Violet Bowring (née Nelson; 29 August 1890 – 21 January 1980) was a New Zealand artist who exhibited widely in both New Zealand and Australia. She was versatile in many media, including pastels, oils, watercolours and pencil, a successful miniaturist and from an early age made and exhibited jewellery.

She is best known for her portrait of her one-time neighbour Banjo Paterson, now hanging in Sydney’s Australian Club, and used as the cover illustration of a book The Best of Banjo Paterson, compiled by Walter Stone, published in 1977.

==Early life==

Violet Nelson was born in Christchurch on 29 August 1890, the second youngest child of Horatio and Ada Nelson. Horatio was founder of the successful nation-wide tea importing business Nelson Moate & Co. Ltd. Her siblings were Ida, Thomas Horatio, Jack, Norman and Royden Nelson.

==Career==

The family moved to Wellington and Violet attended Pipitea Private School in Wellington and later the Technical College. She was successful in early competitions in freelance drawing and studied art under Maud Winifred Sherwood.

In 1915 and 1916 both she and the artist Walter Bowring (who she later married) contributed to the Countess of Liverpool's Gift Book, a collection of short stories, poems and essays on New Zealand's involvement in the First World War, including political cartoons and reproductions of work by New Zealand artists. In 1917, they also contributed to the NZ Freelance Christmas Annual, Described as "56 pages of lively, well-drawn cartoons, amusing stories and sparkling topical verse". They exhibited widely together at the New Zealand Academy of Fine Arts, Wellington, in Wanganui, the Canterbury Society of Arts and later together in Sydney. Nelson left New Zealand in 1920 to further her art studies at the Chelsea Art School and London School of Art. It was the London of Virginia Woolf, she recalled as "mad, crazy, happy days".

In April 1925 Nelson became Walter Bowring’s second wife.

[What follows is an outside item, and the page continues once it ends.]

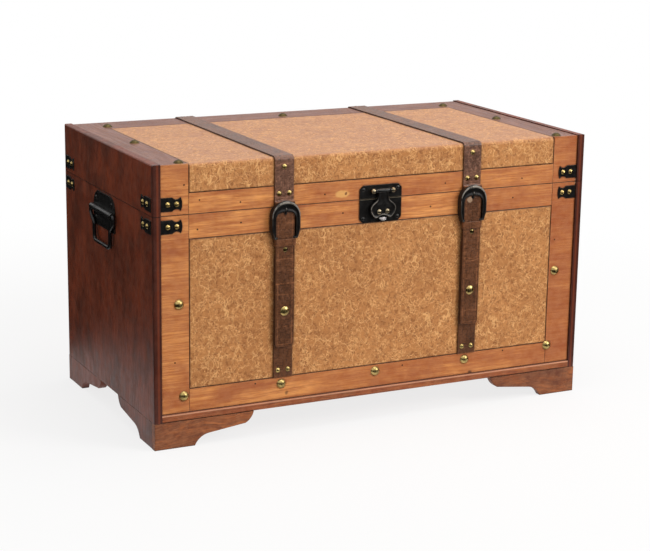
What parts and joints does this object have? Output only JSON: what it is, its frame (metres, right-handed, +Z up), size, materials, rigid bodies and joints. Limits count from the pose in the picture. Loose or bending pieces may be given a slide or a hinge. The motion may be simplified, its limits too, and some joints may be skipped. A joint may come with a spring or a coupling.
{
  "type": "storage trunk",
  "caption": "Wooden trunk with leatherette panels, a lid on back hinges, buckled straps, a hasp latch and a drop handle on each end.",
  "frame": {"origin": "middle of the floor under the trunk, at the bottom centre of its box", "axes": "+X along the front to the viewer's right, +Y to the back, +Z up"},
  "size_m": [0.7806, 0.424, 0.4455],
  "materials": {
    "end_wood": "dark red-brown stain with a dull gloss, worn at the edges",
    "strip_wood": "honey stain, satin",
    "board_wood": "plain stained board",
    "leatherette": "camel leatherette with pale crackle veins",
    "strap_leather": "dark brown embossed leather",
    "black_metal": "black with bronze wear",
    "nail_brass": "antique brass"
  },
  "bodies": {
    "body": {"body_side_left": "end_wood", "body_side_right": "end_wood", "body_front_board": "board_wood", "body_back_board": "end_wood", "floor_board": "board_wood", "body_leather": "leatherette", "body_stile_left": "strip_wood", "body_stile_right": "strip_wood", "body_top_rail": "strip_wood", "body_bottom_rail": "strip_wood", "foot_front_left": "strip_wood", "foot_front_right": "strip_wood", "foot_back_left": "end_wood", "foot_back_right": "end_wood", "foot_end_left_front": "end_wood", "foot_end_left_back": "end_wood", "foot_end_right_front": "end_wood", "foot_end_right_back": "end_wood", "body_strap_left": "strap_leather", "body_strap_right": "strap_leather", "body_small_nails": "nail_brass", "body_dome_nails": "nail_brass", "body_corner_plates": "black_metal", "latch_catch_plate": "black_metal", "hinge_lower_leaves": "black_metal", "hinge_pins": "black_metal", "body_screws": "black_metal", "handle_plate_left": "black_metal", "handle_plate_right": "black_metal", "stud_sockets": "nail_brass"},
    "lid": {"lid_side_left": "end_wood", "lid_side_right": "end_wood", "lid_front_board": "board_wood", "lid_back_board": "end_wood", "lid_top_board": "board_wood", "lid_leather": "leatherette", "lid_front_rail": "strip_wood", "lid_stile_left": "strip_wood", "lid_stile_right": "strip_wood", "lid_batten_left": "strip_wood", "lid_batten_right": "strip_wood", "lid_batten_back": "strip_wood", "lid_strap_left": "strap_leather", "lid_strap_right": "strap_leather", "lid_small_nails": "nail_brass", "lid_dome_nails": "nail_brass", "lid_corner_plates": "black_metal", "hinge_upper_leaves": "black_metal", "latch_hinge_plate": "black_metal", "latch_pin": "nail_brass", "lid_screws": "black_metal"},
    "hasp": {"latch_hasp": "black_metal"},
    "bail_left": {"handle_bail_left": "black_metal"},
    "bail_right": {"handle_bail_right": "black_metal"},
    "strap_end_left": {"strap_tongue_left": "strap_leather", "buckle_left": "black_metal", "strap_studs_left": "nail_brass"},
    "strap_end_right": {"strap_tongue_right": "strap_leather", "buckle_right": "black_metal", "strap_studs_right": "nail_brass"}
  },
  "joints": [
    {"name": "lid_hinge", "type": "hinge", "parent": "body", "child": "lid", "pos_m": [0, 0.20888, 0.364], "axis": [-1, 0, 0], "range_deg": [0, 100]},
    {"name": "hasp_hinge", "type": "hinge", "parent": "lid", "child": "hasp", "pos_m": [0.003, -0.20722, 0.3768], "axis": [-1, 0, 0], "range_deg": [0, 165]},
    {"name": "bail_left_hinge", "type": "hinge", "parent": "body", "child": "bail_left", "pos_m": [-0.3854, 0.00847, 0.333], "axis": [0, 1, 0], "range_deg": [0, 90]},
    {"name": "bail_right_hinge", "type": "hinge", "parent": "body", "child": "bail_right", "pos_m": [0.3854, 0.00847, 0.333], "axis": [0, -1, 0], "range_deg": [0, 90]},
    {"name": "strap_end_left_flex", "type": "hinge", "parent": "lid", "child": "strap_end_left", "pos_m": [-0.166, -0.20677, 0.3712], "axis": [-1, 0, 0], "range_deg": [0, 90]},
    {"name": "strap_end_right_flex", "type": "hinge", "parent": "lid", "child": "strap_end_right", "pos_m": [0.166, -0.20677, 0.3712], "axis": [-1, 0, 0], "range_deg": [0, 90]}
  ]
}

In May 1925 they moved to Sydney, the same year as he entered a portrait of her and his self-portrait in the Art Gallery's Archibald Prize. Violet Bowring joined the Society of Women Painters and the Women's Industrial Arts Society (a vice president in 1935) and was a regular exhibitor there and at the Royal Art Society. The couple became prominent in the Sydney art scene, exhibiting alongside the likes of Tom Roberts, Grace Cossington Smith and Thea Procter, Roland Wakelin, the latter Bowring's contemporary from the Wellington Technical School and both were students of Antonio Dattilo Rubbo. Walter Bowring died in Sydney aged 57 in 1931.

It was a time when New Zealand-born women artists like Bowring, her former tutor Maud Sherwood and Adele Younghusband were gaining popularity and Bowring's portraits were well received. The press noted many of "the outstanding Australian artists turned out to be New Zealanders, New Zealand only recognising talent after being provided in another country." During this time she had many commissions for portraits, especially of children, and of men leaving for active service in World War II. Her portrait of the daughter of the tobacco manufacturer, newspaper proprietor, parliamentarian and philanthropist, Hugh Denison (1865–1940) was the first four colour print reproduced on the cover of the Australian Women’s Day,1941.

Bowring moved to Townsville in 1950, taught art for a time and lived with a friend, Jessie MacQueen. Both wrote to the Townsville Bulletin deploring the lack of an Art Gallery.  When the first Townsville Arts Society was formed in 1953, Bowring became a member of the provisional committee. Unfortunately, a large fire in Townsville in 1960 destroyed much of her work and more were damaged during Cyclone Althea in 1971.

Bowring died in Townsville on 21 January 1980 aged 89.